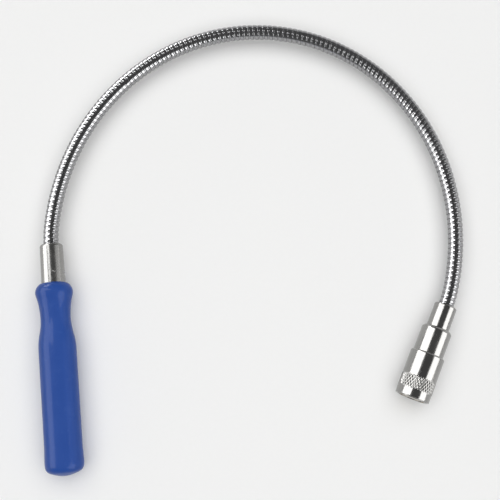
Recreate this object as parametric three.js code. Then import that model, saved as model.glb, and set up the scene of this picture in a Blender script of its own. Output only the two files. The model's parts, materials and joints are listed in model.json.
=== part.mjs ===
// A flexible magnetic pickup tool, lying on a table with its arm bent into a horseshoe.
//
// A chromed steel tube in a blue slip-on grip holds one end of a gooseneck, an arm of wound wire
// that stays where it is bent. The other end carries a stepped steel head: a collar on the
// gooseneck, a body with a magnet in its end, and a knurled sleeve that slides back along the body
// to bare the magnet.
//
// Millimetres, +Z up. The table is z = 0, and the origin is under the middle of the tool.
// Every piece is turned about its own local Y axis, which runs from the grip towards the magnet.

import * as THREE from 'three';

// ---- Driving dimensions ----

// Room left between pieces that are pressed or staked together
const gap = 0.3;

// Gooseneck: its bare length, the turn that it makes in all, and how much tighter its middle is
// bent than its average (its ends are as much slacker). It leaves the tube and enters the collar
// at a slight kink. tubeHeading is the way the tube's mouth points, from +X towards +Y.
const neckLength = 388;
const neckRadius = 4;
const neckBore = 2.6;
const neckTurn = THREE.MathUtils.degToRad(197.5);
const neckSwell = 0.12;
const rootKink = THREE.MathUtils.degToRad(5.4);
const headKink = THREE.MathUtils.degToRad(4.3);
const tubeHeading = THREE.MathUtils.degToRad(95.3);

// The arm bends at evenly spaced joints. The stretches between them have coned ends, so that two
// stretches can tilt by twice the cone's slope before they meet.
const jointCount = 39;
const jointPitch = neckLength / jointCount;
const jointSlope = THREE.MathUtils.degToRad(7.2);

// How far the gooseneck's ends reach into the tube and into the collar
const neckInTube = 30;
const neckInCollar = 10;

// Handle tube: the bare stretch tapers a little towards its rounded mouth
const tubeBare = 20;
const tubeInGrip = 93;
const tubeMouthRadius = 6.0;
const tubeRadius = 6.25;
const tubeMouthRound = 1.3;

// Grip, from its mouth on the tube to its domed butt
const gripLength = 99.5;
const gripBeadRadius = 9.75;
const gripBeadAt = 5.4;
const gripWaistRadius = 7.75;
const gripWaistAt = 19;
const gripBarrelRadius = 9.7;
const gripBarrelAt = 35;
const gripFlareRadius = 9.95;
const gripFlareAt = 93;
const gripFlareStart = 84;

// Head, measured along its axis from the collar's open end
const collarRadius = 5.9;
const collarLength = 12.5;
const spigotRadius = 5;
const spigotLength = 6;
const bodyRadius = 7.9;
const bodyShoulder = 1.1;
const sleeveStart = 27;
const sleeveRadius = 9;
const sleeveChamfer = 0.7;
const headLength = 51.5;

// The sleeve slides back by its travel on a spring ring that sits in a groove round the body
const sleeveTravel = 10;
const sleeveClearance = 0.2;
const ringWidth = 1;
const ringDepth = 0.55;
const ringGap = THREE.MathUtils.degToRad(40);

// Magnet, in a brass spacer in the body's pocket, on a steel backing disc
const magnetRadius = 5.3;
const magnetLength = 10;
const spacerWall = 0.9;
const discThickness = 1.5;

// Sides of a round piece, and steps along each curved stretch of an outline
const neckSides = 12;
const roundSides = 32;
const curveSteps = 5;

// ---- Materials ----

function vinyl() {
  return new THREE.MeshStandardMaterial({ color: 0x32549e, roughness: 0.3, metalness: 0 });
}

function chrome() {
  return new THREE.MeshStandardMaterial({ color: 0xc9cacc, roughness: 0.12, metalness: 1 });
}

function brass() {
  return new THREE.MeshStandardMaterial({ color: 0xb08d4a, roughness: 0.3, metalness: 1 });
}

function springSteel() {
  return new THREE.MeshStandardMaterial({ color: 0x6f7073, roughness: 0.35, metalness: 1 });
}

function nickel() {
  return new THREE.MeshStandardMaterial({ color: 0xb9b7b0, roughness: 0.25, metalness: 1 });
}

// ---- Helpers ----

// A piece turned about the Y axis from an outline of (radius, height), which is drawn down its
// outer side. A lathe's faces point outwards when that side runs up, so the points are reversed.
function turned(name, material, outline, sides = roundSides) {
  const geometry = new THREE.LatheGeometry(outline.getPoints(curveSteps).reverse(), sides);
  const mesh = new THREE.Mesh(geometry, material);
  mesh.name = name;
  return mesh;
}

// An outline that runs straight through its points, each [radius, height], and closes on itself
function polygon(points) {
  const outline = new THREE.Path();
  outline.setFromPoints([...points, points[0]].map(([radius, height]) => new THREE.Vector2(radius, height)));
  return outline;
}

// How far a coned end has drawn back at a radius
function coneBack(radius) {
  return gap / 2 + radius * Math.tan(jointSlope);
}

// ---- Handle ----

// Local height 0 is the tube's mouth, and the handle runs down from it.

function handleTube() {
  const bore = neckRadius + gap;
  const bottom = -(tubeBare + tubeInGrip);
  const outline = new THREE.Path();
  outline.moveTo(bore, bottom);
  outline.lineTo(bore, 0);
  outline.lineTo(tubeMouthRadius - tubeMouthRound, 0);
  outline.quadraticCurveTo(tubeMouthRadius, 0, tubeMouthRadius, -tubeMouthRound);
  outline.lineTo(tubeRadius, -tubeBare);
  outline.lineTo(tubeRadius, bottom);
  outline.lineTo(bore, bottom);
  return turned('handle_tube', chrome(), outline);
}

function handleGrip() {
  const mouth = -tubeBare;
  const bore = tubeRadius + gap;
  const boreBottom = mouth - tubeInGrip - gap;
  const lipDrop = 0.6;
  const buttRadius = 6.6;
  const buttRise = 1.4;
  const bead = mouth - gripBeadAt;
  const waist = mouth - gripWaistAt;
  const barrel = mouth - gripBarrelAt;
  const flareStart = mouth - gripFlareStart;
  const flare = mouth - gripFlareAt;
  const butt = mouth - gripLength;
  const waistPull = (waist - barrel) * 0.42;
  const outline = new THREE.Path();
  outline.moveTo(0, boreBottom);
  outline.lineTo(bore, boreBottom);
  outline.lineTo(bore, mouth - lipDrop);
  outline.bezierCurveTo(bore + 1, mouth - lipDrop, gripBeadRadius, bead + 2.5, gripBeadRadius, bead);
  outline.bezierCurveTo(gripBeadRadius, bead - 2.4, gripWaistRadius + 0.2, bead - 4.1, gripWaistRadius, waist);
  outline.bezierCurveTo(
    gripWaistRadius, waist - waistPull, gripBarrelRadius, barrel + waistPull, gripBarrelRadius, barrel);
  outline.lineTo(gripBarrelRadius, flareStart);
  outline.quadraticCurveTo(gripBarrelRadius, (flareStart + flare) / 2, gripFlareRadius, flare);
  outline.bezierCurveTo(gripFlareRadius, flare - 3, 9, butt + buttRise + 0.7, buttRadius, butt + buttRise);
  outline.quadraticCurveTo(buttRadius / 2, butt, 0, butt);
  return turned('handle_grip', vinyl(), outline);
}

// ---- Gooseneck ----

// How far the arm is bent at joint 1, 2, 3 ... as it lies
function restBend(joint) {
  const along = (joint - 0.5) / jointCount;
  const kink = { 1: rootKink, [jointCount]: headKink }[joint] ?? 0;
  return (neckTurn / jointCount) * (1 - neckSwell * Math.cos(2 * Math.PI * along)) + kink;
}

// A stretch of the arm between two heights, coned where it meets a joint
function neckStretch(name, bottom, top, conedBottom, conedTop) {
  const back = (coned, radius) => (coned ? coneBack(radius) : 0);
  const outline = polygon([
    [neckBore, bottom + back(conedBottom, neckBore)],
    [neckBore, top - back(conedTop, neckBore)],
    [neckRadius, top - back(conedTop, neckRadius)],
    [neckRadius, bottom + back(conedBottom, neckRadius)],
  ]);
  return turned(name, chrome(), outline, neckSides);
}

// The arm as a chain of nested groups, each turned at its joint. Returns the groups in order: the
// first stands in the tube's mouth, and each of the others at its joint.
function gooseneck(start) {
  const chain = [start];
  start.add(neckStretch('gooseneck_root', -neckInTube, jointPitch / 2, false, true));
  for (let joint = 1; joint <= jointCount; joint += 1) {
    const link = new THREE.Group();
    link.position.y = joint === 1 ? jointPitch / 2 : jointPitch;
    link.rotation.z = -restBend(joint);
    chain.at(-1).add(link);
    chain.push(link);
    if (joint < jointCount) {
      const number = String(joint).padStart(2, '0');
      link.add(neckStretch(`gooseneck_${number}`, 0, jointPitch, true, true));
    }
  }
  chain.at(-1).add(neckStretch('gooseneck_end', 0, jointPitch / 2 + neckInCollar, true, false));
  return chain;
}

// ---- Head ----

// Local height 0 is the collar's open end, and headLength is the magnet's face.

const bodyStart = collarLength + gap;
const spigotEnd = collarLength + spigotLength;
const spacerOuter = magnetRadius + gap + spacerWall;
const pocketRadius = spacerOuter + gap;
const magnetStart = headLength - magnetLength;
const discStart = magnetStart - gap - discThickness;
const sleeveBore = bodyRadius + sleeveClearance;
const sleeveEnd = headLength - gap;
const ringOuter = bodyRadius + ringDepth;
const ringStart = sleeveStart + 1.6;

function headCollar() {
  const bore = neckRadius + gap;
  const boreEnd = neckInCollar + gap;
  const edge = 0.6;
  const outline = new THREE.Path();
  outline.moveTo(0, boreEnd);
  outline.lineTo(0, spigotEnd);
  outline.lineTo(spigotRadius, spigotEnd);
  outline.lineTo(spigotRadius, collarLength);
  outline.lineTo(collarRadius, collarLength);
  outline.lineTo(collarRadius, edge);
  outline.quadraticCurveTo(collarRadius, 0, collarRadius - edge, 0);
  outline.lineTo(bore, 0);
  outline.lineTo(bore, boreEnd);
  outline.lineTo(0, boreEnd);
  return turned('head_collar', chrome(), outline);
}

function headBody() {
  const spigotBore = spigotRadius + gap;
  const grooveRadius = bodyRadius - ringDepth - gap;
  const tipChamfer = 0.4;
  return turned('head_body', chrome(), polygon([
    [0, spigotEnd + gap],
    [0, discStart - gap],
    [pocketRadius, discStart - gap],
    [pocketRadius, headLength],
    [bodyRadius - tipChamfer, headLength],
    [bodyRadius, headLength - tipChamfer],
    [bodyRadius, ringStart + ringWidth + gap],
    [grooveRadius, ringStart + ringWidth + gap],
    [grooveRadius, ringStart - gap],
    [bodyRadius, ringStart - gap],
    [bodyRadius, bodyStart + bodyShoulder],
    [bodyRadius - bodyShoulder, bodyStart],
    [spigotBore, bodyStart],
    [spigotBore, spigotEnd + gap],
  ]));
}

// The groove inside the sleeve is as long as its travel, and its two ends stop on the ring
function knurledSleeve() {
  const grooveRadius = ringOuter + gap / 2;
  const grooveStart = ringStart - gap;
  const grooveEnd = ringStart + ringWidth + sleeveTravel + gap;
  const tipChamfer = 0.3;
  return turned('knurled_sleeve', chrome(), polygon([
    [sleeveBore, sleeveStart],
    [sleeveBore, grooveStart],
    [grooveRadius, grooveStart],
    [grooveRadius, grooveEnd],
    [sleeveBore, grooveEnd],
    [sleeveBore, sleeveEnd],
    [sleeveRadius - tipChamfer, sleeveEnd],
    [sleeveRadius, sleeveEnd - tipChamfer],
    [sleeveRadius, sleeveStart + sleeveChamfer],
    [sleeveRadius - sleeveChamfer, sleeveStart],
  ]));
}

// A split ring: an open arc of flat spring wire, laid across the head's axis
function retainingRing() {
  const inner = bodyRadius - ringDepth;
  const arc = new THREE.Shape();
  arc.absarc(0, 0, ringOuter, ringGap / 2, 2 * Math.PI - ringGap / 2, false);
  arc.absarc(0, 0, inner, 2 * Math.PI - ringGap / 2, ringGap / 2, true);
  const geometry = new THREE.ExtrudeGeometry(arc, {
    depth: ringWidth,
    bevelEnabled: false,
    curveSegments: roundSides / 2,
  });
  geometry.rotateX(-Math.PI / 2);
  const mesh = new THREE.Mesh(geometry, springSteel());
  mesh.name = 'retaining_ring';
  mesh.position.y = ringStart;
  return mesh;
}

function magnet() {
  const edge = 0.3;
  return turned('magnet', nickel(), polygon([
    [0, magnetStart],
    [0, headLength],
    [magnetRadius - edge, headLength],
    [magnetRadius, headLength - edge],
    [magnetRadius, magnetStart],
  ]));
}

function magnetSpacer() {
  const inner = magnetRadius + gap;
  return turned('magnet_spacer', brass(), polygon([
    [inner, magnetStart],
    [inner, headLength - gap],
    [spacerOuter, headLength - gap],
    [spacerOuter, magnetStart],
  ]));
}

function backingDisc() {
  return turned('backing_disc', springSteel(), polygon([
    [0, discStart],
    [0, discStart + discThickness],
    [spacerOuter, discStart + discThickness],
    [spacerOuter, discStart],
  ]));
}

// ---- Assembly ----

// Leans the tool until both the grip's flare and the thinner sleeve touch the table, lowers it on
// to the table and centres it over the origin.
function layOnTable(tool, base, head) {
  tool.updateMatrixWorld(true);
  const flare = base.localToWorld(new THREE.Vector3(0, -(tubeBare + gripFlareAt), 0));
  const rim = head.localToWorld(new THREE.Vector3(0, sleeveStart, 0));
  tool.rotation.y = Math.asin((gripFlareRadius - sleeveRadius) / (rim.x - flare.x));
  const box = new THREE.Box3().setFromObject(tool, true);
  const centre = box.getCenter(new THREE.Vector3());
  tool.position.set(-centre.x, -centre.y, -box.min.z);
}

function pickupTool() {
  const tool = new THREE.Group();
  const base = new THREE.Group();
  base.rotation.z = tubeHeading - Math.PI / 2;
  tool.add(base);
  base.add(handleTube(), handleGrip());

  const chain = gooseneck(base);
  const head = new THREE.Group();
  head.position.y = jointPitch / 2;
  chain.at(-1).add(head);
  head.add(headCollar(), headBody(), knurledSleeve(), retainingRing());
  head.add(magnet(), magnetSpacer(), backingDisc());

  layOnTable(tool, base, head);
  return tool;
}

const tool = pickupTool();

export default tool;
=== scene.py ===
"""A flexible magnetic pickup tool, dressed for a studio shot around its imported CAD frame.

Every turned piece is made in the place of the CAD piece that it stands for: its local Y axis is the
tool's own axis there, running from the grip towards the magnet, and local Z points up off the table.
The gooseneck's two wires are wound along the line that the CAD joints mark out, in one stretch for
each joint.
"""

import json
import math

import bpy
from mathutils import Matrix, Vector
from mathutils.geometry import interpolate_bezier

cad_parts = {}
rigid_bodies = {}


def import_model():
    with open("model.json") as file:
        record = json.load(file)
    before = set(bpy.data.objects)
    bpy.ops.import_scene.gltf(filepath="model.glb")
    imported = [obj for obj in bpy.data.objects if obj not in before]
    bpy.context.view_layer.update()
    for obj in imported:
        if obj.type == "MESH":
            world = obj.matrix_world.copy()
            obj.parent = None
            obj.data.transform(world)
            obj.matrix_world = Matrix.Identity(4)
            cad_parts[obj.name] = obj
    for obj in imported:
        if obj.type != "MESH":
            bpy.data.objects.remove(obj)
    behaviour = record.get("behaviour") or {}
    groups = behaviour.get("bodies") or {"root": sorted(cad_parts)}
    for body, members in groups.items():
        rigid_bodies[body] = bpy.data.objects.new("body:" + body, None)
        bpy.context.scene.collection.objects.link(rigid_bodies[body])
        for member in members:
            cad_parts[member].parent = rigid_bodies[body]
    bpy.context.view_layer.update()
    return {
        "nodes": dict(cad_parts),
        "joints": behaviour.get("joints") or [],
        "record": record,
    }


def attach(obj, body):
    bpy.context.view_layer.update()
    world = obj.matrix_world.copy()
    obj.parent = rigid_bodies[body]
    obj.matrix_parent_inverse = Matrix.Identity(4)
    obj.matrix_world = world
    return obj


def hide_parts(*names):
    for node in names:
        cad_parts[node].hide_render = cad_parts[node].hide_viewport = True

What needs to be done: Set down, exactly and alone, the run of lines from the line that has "const chain = gooseneck(base);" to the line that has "imported CAD frame.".

Response to this task:
  const chain = gooseneck(base);
  const head = new THREE.Group();
  head.position.y = jointPitch / 2;
  chain.at(-1).add(head);
  head.add(headCollar(), headBody(), knurledSleeve(), retainingRing());
  head.add(magnet(), magnetSpacer(), backingDisc());

  layOnTable(tool, base, head);
  return tool;
}

const tool = pickupTool();

export default tool;
=== scene.py ===
"""A flexible magnetic pickup tool, dressed for a studio shot around its imported CAD frame.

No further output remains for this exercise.